How to Present These Gifts So They Actually Land

Delivery matters more than most people think. Men often underreact in the moment — not from ingratitude, but because they need time to process what they’ve received and picture themselves using it. Plan around this, not against it.

For the Ooni Koda 16: don’t hand over just the box. Add a bag of Caputo 00 Pizzeria flour ($8 at most grocery stores) and write a specific date on a card — “Saturday, I’ll bring the toppings.” You’re not giving an oven. You’re giving the first time he uses it. That’s a meaningfully different gift.

For the Theragun Prime: charge it before wrapping. Add one line of context — “For after leg day” or “For the shoulder thing you keep mentioning.” Men who already know what it is will use it that night. Men who discover it cold will be significantly more impressed once they understand what they’re holding.

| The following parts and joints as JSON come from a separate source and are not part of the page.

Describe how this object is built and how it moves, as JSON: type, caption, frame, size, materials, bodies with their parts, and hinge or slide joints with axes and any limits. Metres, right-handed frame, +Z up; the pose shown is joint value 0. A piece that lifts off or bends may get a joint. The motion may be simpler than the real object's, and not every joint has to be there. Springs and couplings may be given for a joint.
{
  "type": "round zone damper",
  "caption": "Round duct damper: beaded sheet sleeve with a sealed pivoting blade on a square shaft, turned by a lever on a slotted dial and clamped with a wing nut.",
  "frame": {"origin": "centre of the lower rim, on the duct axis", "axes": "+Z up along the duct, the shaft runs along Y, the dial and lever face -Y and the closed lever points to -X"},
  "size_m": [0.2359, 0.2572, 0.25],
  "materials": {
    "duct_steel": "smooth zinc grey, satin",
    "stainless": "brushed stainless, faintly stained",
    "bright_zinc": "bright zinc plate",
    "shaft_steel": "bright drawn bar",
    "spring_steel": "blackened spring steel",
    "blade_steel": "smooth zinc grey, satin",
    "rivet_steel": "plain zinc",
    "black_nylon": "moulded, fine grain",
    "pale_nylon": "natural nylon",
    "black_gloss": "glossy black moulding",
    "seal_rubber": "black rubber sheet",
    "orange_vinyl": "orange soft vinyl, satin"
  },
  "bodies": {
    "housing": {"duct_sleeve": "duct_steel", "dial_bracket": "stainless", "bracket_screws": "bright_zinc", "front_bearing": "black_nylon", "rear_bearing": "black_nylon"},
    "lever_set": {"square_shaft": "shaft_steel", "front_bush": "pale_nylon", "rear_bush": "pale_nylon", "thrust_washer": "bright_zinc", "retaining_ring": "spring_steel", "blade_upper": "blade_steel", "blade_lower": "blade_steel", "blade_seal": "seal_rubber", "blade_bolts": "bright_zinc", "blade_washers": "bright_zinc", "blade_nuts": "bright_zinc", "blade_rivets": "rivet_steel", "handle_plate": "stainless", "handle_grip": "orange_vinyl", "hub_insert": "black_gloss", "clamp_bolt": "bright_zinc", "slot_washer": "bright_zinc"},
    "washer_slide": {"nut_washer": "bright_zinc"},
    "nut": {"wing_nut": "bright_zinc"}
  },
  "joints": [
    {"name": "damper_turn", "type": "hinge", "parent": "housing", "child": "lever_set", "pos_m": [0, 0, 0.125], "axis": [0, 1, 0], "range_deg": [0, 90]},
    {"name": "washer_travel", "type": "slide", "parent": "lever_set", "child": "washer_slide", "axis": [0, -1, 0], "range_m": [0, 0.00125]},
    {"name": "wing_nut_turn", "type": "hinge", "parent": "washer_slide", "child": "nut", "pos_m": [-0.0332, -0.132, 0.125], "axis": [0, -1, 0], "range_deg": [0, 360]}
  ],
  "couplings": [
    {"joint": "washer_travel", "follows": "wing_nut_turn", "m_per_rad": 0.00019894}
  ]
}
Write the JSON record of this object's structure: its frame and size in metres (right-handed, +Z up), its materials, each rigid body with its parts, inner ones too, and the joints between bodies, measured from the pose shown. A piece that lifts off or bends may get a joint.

For the Garmin Fenix 7 Solar: if you can, pair it with the Garmin Connect app on a spare phone before giving it. First-time pairing is the exact friction point where people decide whether a new device is worth the learning curve. Pre-doing it is a small, specific detail that shows you thought past the purchase — and men notice that.

For the Leatherman Signal: order the engraving at checkout on Leatherman’s website. Ten dollars, his name or initials. Most tools don’t accumulate sentimental weight. An engraved Leatherman keeps that weight permanently, because his name is on it and you put it there.

For the LEGO Technic Lamborghini: offer to build it with him. Block a Saturday afternoon and bring snacks. Whether he takes you up on it or prefers to build solo, the offer registers as something genuinely thought through — not a transaction. If he says yes, you get four hours of actual time together, which is harder to replicate than any product on this list.

Skip elaborate wrapping. A clean bag with tissue paper, or a plain box and a handwritten card, carries more weight than excessive decoration. The gift does the work. Let it.

The one thing that makes any of these land: know exactly which one you’re buying and tell him why it’s specifically for him when you hand it over.